┌────────

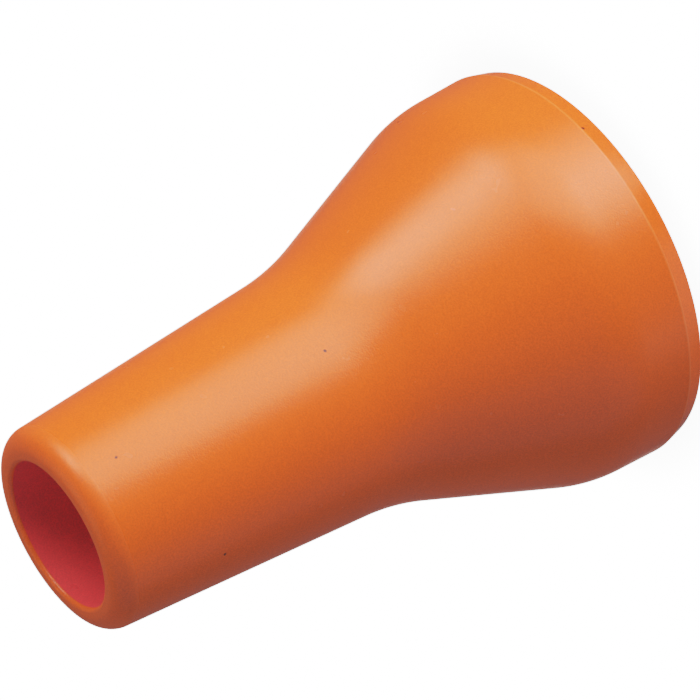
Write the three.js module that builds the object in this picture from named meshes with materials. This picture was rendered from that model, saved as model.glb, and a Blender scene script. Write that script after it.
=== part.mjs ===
// Round air nozzle of a ball-and-socket hose: one hollow plastic moulding.
//
// It stands on the rim of its socket. The origin is the centre of the rim face, +Z runs along the
// nozzle's axis towards the outlet, and every length is in millimetres.
//
// Half sections are drawn as (radius, height) points and revolved about the axis.

import * as THREE from "three";

// ---- overall ----
const overallLength = 38.5; // rim face to outlet lip
const plasticColour = 0xe06a24;

// ---- outlet tube ----
const boreDiameter = 9.5; // at the outlet
const boreDraft = 0.5; // degrees a side, wider towards the throat
const lipWall = 1.7; // wall of the tube at the lip
const tubeTaper = 4.2; // degrees a side, wider towards the neck
const lipRadius = 1.3; // rounding of the lip, outside
const boreEdgeRadius = 0.25; // rounding of the lip, inside

// ---- hose ball and the socket that snaps over it ----
const ballDiameter = 21.6; // ball of the hose link, not part of this object
const ballClearance = 0.1; // gap all round the ball
const snapOverlap = 0.45; // how far the mouth closes in over the ball, on the radius
const leadInDepth = 0.8; // conical lead-in at the mouth
const leadInAngle = 30; // degrees a side
const socketWall = 2.1; // wall at the rim crease, beyond the socket's radius
const shoulderWall = 1.6; // wall between the socket and the cone, where it is thinnest
const seatInset = 0.4; // how far the throat's cone draws in from the socket, as a seat for the ball

// ---- bell, outside ----
const rimBandHeight = 1.2; // narrow band between the rim face and the crease
const rimBandInset = 0.3; // how far the band draws in at the rim face
const rimEdgeRadius = 0.25; // rounding between the band and the rim face
const bellTaper = 2.1; // degrees a side, between the crease and the shoulder
const shoulderRadius = 9.8; // rounding between bell and cone
const coneAngle = 21.5; // degrees a side
const neckRadius = 15.4; // hollow rounding between cone and tube

// ---- fineness of the faceted surface ----
const turnSteps = 72; // facets round the axis
const facetGap = 0.012; // how far a facet may stand off a true arc of the half section

const slope = (degrees) => Math.tan(THREE.MathUtils.degToRad(degrees));
const point = (radius, height) => new THREE.Vector2(radius, height);

// A straight generator: its radius at any height.
const generator = (radius, height, gain) => ({ radius, height, gain });
const radiusAt = (line, height) => line.radius + line.gain * (height - line.height);

// The point where two generators cross.
function crossing(a, b) {
  const height = (radiusAt(b, 0) - radiusAt(a, 0)) / (a.gain - b.gain);
  return point(radiusAt(a, height), height);
}

// Points of an arc, both ends included. Angles are in radians from the +radius direction.
function arc(centre, radius, from, to) {
  const widest = 2 * Math.acos(1 - facetGap / radius);
  const steps = Math.max(2, Math.ceil(Math.abs(to - from) / widest));
  return Array.from({ length: steps + 1 }, (_, i) => {
    const angle = from + ((to - from) * i) / steps;
    return point(centre.x + radius * Math.cos(angle), centre.y + radius * Math.sin(angle));
  });
}

// The corner at b, between a and c, rounded to a radius. It shrinks only where it would take more than
// its share of the shorter leg.
function rounded(a, b, c, radius, share = 0.5) {
  const toA = a.clone().sub(b);
  const toC = c.clone().sub(b);
  const half = Math.abs(toA.angleTo(toC)) / 2;
  const room = Math.min(toA.length(), toC.length()) * share;
  const leg = Math.min(radius / Math.tan(half), room);
  const used = leg * Math.tan(half);
  const inward = toA.clone().normalize().add(toC.clone().normalize()).normalize();
  const centre = b.clone().addScaledVector(inward, used / Math.sin(half));
  const start = b.clone().addScaledVector(toA.normalize(), leg).sub(centre).angle();
  const end = b.clone().addScaledVector(toC.normalize(), leg).sub(centre).angle();
  const turn = THREE.MathUtils.euclideanModulo(end - start + Math.PI, 2 * Math.PI) - Math.PI;
  return arc(centre, used, start, start + turn);
}

// A cone about a point on the axis, at a distance from it, narrowing upwards.
function coneAround(centre, distance, degrees) {
  const lean = THREE.MathUtils.degToRad(degrees);
  return generator(distance / Math.cos(lean), centre.y, -Math.tan(lean));
}

// ---- the socket that everything below the neck is built round ----
const socketRadius = ballDiameter / 2 + ballClearance;
const mouthRadius = ballDiameter / 2 - snapOverlap;
const mouth = point(mouthRadius, leadInDepth);
const ballCentre = point(0, leadInDepth + Math.sqrt(socketRadius ** 2 - mouthRadius ** 2));

// ---- outside, from the rim face up to the lip ----
const creaseRadius = socketRadius + socketWall;
const boreRadius = boreDiameter / 2;
const lipOuterRadius = boreRadius + lipWall;

const bell = generator(creaseRadius, rimBandHeight, -slope(bellTaper));
const cone = coneAround(ballCentre, socketRadius + shoulderWall, coneAngle);
const tube = generator(lipOuterRadius, overallLength, -slope(tubeTaper));
const shoulder = crossing(bell, cone);
const neck = crossing(cone, tube);

const rimOuter = point(creaseRadius - rimBandInset, 0);
const crease = point(creaseRadius, rimBandHeight);
const lipOuter = point(lipOuterRadius, overallLength);
const lipInner = point(boreRadius, overallLength);

// ---- inside, from the lip down to the mouth ----
const throat = coneAround(ballCentre, socketRadius - seatInset, coneAngle);
const bore = generator(boreRadius, overallLength, -slope(boreDraft));
const throatTop = crossing(throat, bore);
const throatRadius = neckRadius + shoulderWall + seatInset; // same centre as the neck's rounding
const rimInner = point(mouthRadius + leadInDepth * slope(leadInAngle), 0);

// Where the throat's generator meets the socket's sphere, on the outlet side of the ball's centre.
function seatOf(line, centre, radius) {
  const start = radiusAt(line, centre.y);
  const a = 1 + line.gain ** 2;
  const b = start * line.gain;
  const rise = (-b + Math.sqrt(b ** 2 - a * (start ** 2 - radius ** 2))) / a;
  return point(start + line.gain * rise, centre.y + rise);
}
const seat = seatOf(throat, ballCentre, socketRadius);
const seatAngle = seat.clone().sub(ballCentre).angle();
const mouthAngle = Math.atan2(mouth.y - ballCentre.y, mouth.x);

// How the lip's two roundings share the wall between them.
const lipShare = lipRadius / (lipRadius + boreEdgeRadius);

function halfSection() {
  const outline = [
    ...rounded(rimInner, rimOuter, crease, rimEdgeRadius),
    crease,
    ...rounded(crease, shoulder, neck, shoulderRadius),
    ...rounded(shoulder, neck, lipOuter, neckRadius),
    ...rounded(neck, lipOuter, lipInner, lipRadius, lipShare),
    ...rounded(lipOuter, lipInner, throatTop, boreEdgeRadius, 1 - lipShare),
    ...rounded(lipInner, throatTop, seat, throatRadius),
    ...arc(ballCentre, socketRadius, seatAngle, mouthAngle),
    rimInner,
  ];
  outline.push(outline[0].clone());
  return outline;
}

function nozzleBody() {
  const geometry = new THREE.LatheGeometry(halfSection(), turnSteps);
  geometry.rotateX(Math.PI / 2); // the lathe turns about Y: stand it on Z
  const plastic = new THREE.MeshStandardMaterial({
    color: plasticColour,
    roughness: 0.45,
    metalness: 0,
  });
  const mesh = new THREE.Mesh(geometry, plastic);
  mesh.name = "nozzle_body";
  return mesh;
}

const nozzle = new THREE.Group();
nozzle.add(nozzleBody());

export default nozzle;
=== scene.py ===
"""Round air nozzle of a ball-and-socket hose: a turned plastic moulding in satin orange, and a small studio.

The file is laid out as an add-on and run as a script. Every length is in metres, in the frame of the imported
model: the nozzle stands on its socket's rim, the origin is the rim's centre, and +Z runs towards the outlet.
"""

import math

import bmesh
import bpy
from mathutils import Matrix, Vector


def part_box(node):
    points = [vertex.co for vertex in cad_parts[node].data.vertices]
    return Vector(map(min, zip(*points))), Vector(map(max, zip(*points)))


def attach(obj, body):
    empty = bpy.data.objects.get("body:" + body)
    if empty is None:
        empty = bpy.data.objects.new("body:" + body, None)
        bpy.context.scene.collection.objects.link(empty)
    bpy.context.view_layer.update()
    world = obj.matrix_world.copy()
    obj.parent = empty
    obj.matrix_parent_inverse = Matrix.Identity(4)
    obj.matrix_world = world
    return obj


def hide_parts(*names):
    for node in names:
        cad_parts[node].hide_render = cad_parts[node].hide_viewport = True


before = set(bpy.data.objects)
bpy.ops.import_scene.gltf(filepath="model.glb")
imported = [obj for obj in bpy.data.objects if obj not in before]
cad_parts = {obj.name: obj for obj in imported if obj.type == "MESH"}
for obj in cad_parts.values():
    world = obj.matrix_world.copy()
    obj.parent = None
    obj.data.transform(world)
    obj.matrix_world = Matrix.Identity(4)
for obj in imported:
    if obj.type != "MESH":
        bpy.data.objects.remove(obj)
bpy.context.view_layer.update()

bl_info = {
    "name": "Ball-Socket Hose Nozzle",
    "version": (1, 0, 0),
    "blender": (4, 5, 0),
    "location": "View3D > Sidebar > Nozzle",
    "description": "Makes a round air nozzle with a snap socket, its plastic and a studio to show it in",
    "category": "Object",
}

CAD_NODE = "nozzle_body"
MM = 0.001

FLOOR_GAP = 0.01 * MM
FLOOR_CORNERS = 64
CONTACT_SAMPLES = 8
CONTACT_FULL = 0.5  # share of open sky at which the contact shade is at its full depth
BEHIND = (0.0, 0.0, -1.0)  # directions are (right, up, nearer) as the camera sees them
FAR_SIDE_SPREAD = (110.0, 110.0)
LIGHT_DISTANCE = 0.5
LAMP_RISE = 1.0 * MM  # the socket's lamp, above the rim face

# Tints of the lights and of the cards.
WARM = (1.0, 0.97, 0.91)
ORANGE_CARD = (1.0, 0.80, 0.50)
COOL_CARD = (1.0, 0.86, 1.04)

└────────

**WORK INSTRUCTIONS**
Using the listing, collect all lines in which the string "context" is found.

**RESULT FOR THIS TASK**
        bpy.context.scene.collection.objects.link(empty)
    bpy.context.view_layer.update()
bpy.context.view_layer.update()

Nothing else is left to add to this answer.